Sprachkunst Jahrgang XLIX/2018, 1. Halbband, pp. 73-86, 2019/04/18
Beiträge zur Literaturwissenschaft
Jahrgang XLIX/2018, 1. Halbband
In Daniel Kehlmanns jüngstem Roman ›Tyll‹ spielen Esel ein unauffällige, aber poetologisch wichtige Rolle. Ein namenlos bleibender Esel aus Tylls Kindheit kommt in einer rätselhaften Situation im Wald grausam zu Tode – ob durch den Jungen oder auf andere Weise, bleibt im Roman offen. Der an späterer Stelle auftretende Esel Origines begleitet Tyll während seines Gauklerlebens und wird von diesem zur Präsentation seiner Bauchrednerkünste genutzt.
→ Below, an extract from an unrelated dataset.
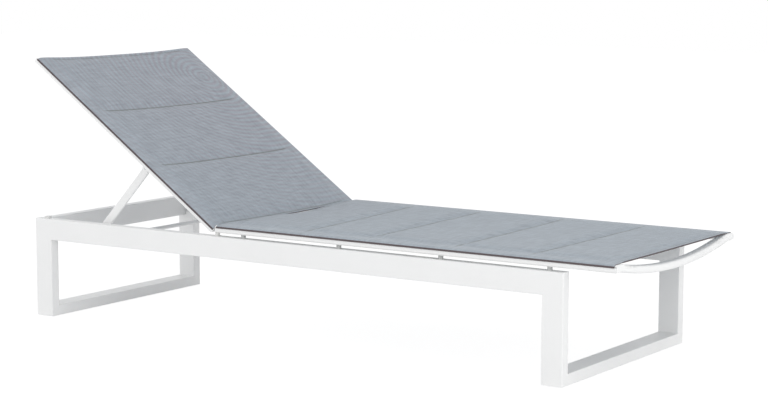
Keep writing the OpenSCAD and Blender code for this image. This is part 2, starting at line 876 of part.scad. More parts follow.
side_rail();  // side_rail_left
right_side() side_rail();  // side_rail_right
leg();  // leg_head_left
right_side() leg();  // leg_head_right
at_foot() leg();  // leg_foot_left
at_foot() right_side() leg();  // leg_foot_right
floor_bar();  // floor_bar_head
at_foot() floor_bar();  // floor_bar_foot
head_rail();
both_ends() both_sides() floor_glide();  // floor_glides
rack();  // rack_left
right_side() rack();  // rack_right
both_sides() rack_screw();  // rack_screws
both_sides() back_bumper();  // back_bumpers
both_sides() frame_spacer();  // frame_spacers
both_sides() hinge_spacer();  // hinge_spacers
both_sides() frame_screw();  // frame_screws
both_sides() rail_insert();  // rail_inserts
seat_tube();  // seat_tube_left
right_side() seat_tube();  // seat_tube_right
seat_foot_bar();
seat_mid_tube();
seat_rear_tube();
both_sides() seat_end_cap();  // seat_end_caps
hinge_plate();  // hinge_plate_left
right_side() hinge_plate();  // hinge_plate_right
both_sides() hinge_bolt();  // hinge_bolts
both_sides() hinge_rivet();  // hinge_rivets
seat_keder_rods();
seat_sling();
back_tube();  // back_tube_left
right_side() back_tube();  // back_tube_right
back_top_bar();
back_cross_tube();
both_sides() hinge_knuckle();  // hinge_knuckles
both_sides() prop_lug();  // prop_lugs
both_sides() prop_bolt();  // prop_bolts
both_sides() prop_washer();  // prop_washers
back_keder_rods();
back_sling();
prop_arm();  // prop_arm_left
right_side() prop_arm();  // prop_arm_right
prop_cross_bar();
both_sides() prop_bar_plug();  // prop_bar_plugs
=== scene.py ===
import bmesh, bpy, json, math
from mathutils import Matrix, Vector


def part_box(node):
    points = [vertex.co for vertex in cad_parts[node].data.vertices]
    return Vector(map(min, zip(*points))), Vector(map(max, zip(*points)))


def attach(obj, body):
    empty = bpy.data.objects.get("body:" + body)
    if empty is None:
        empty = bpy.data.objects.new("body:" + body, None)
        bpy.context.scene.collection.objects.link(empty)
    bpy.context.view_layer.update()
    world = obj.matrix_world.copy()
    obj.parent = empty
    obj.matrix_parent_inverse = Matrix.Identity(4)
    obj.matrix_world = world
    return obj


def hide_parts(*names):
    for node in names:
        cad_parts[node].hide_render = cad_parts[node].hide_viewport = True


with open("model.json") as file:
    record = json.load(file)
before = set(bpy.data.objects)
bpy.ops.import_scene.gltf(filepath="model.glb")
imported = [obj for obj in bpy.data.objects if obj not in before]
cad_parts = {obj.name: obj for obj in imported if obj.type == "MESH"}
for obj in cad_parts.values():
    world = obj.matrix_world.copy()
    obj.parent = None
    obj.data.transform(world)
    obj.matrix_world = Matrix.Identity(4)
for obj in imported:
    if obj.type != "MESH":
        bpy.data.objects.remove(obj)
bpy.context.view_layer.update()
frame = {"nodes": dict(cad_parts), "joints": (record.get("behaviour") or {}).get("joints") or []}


# Camera: the near side and the foot end from a little above, taken from far
# off with a long lens, so that the long tubes converge only slightly.

camera_data = bpy.data.cameras.new("studio_camera")
camera_data.sensor_width = 36
camera_data.lens = 94.02
camera = bpy.data.objects.new("studio_camera", camera_data)
camera.location = (3.1204, -4.5691, 1.08)
# How far the camera looks down, leans over and is turned to its left, in degrees
look_down = 7.539
lean_over = -0.067
turn_left = 33.893
camera.rotation_euler = (
    math.radians(90 - look_down), math.radians(lean_over), math.radians(turn_left),
)
bpy.context.scene.collection.objects.link(camera)
bpy.context.scene.camera = camera
bpy.context.scene.view_settings.view_transform = "Standard"


# Studio floor: a pale matt sweep, which bounces light up at the lounger. The
# camera sees it lit up to near white, with a weak soft shadow left on it.

def linear(hex_colour):
    """An sRGB hex colour as linear red, green, blue and alpha"""
    shares = [int(hex_colour[i:i + 2], 16) / 255 for i in (1, 3, 5)]
    return [c / 12.92 if c <= 0.04045 else ((c + 0.055) / 1.055) ** 2.4 for c in shares] + [1]


def new_material(name):
    """A material with no nodes yet"""
    material = bpy.data.materials.new(name)
    material.use_nodes = True
    material.node_tree.nodes.clear()
    return material


def add_node(material, kind, inputs=(), **settings):
    """Adds a shader node. inputs gives each socket, by name or number, its value or its link"""
    node = material.node_tree.nodes.new("ShaderNode" + kind)
    for setting, value in settings.items():
        setattr(node, setting, value)
    for socket, value in dict(inputs).items():
        if isinstance(value, bpy.types.NodeSocket):
            material.node_tree.links.new(value, node.inputs[socket])
        else:
            node.inputs[socket].default_value = value
    return node


def seen_directly(owner):
    """1 where the camera looks, also by a mirror or through glass, and 0 for light on its way"""
    ray = add_node(owner, "LightPath").outputs
    seen_or_mirrored = add_node(
        owner, "Math", {0: ray["Is Camera Ray"], 1: ray["Is Glossy Ray"]}, operation="MAXIMUM"
    )
    return add_node(
        owner, "Math", {0: seen_or_mirrored.outputs[0], 1: ray["Is Transmission Ray"]},
        operation="MAXIMUM",
    ).outputs[0]


def new_piece(name, shape, *materials):
    """Makes an object of the scene from a bmesh, with its materials"""
    mesh = bpy.data.meshes.new(name)
    shape.to_mesh(mesh)
    shape.free()
    for material in materials:
        mesh.materials.append(material)
    piece = bpy.data.objects.new(name, mesh)
    bpy.context.scene.collection.objects.link(piece)
    return piece


floor_paint = new_material("matt_white_studio_floor")
lit_floor = add_node(floor_paint, "BsdfDiffuse", {"Color": linear("#f8f8f8")})
glow = add_node(floor_paint, "Emission", {"Color": linear("#ffffff"), "Strength": 0.93})
shadow_part = add_node(floor_paint, "BsdfDiffuse", {"Color": linear("#6e6e6e")})
shown = add_node(floor_paint, "AddShader", {0: glow.outputs[0], 1: shadow_part.outputs[0]})
floor_mix = add_node(
    floor_paint, "MixShader", {0: seen_directly(floor_paint), 1: lit_floor.outputs[0], 2: shown.outputs[0]}
)
add_node(floor_paint, "OutputMaterial", {"Surface": floor_mix.outputs[0]})

# Half the width of the floor, in metres
floor_half = 14
sweep = bmesh.new()
bmesh.ops.create_grid(sweep, x_segments=1, y_segments=1, size=floor_half)
new_piece("studio_floor", sweep, floor_paint)


# Studio light: a white room, a weak soft box over the lounger and stronger
# ones off its foot end, its near side and its head end.

world = bpy.data.worlds.new("white_studio")
bpy.context.scene.world = world
world.use_nodes = True
world.node_tree.nodes.clear()
room_light = add_node(world, "Background", {"Color": linear("#fcfdff"), "Strength": 0.68})
room_shown = add_node(world, "Background", {"Color": linear("#ffffff"), "Strength": 1.0})
room_mix = add_node(
    world, "MixShader", {0: seen_directly(world), 1: room_light.outputs[0], 2: room_shown.outputs[0]}
)
add_node(world, "OutputWorld", {"Surface": room_mix.outputs[0]})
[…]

Allerdings ist mit zunehmender Handlungsdauer immer ungewisser, ob der Esel nicht möglicherweise doch selbst sprechen kann und möglicherweise sogar ein Buch schreibt. Die fortdauernde Ungewissheit um beide Esel ist Ausdruck von Kehlmanns spezifischer Darstellungskunst, die auf den Begriff einer „Ungewissheitspoetik“ gebracht werden kann. Hierfür werden abschließend weitere Beispiele aus dem Gesamtwerk angeführt.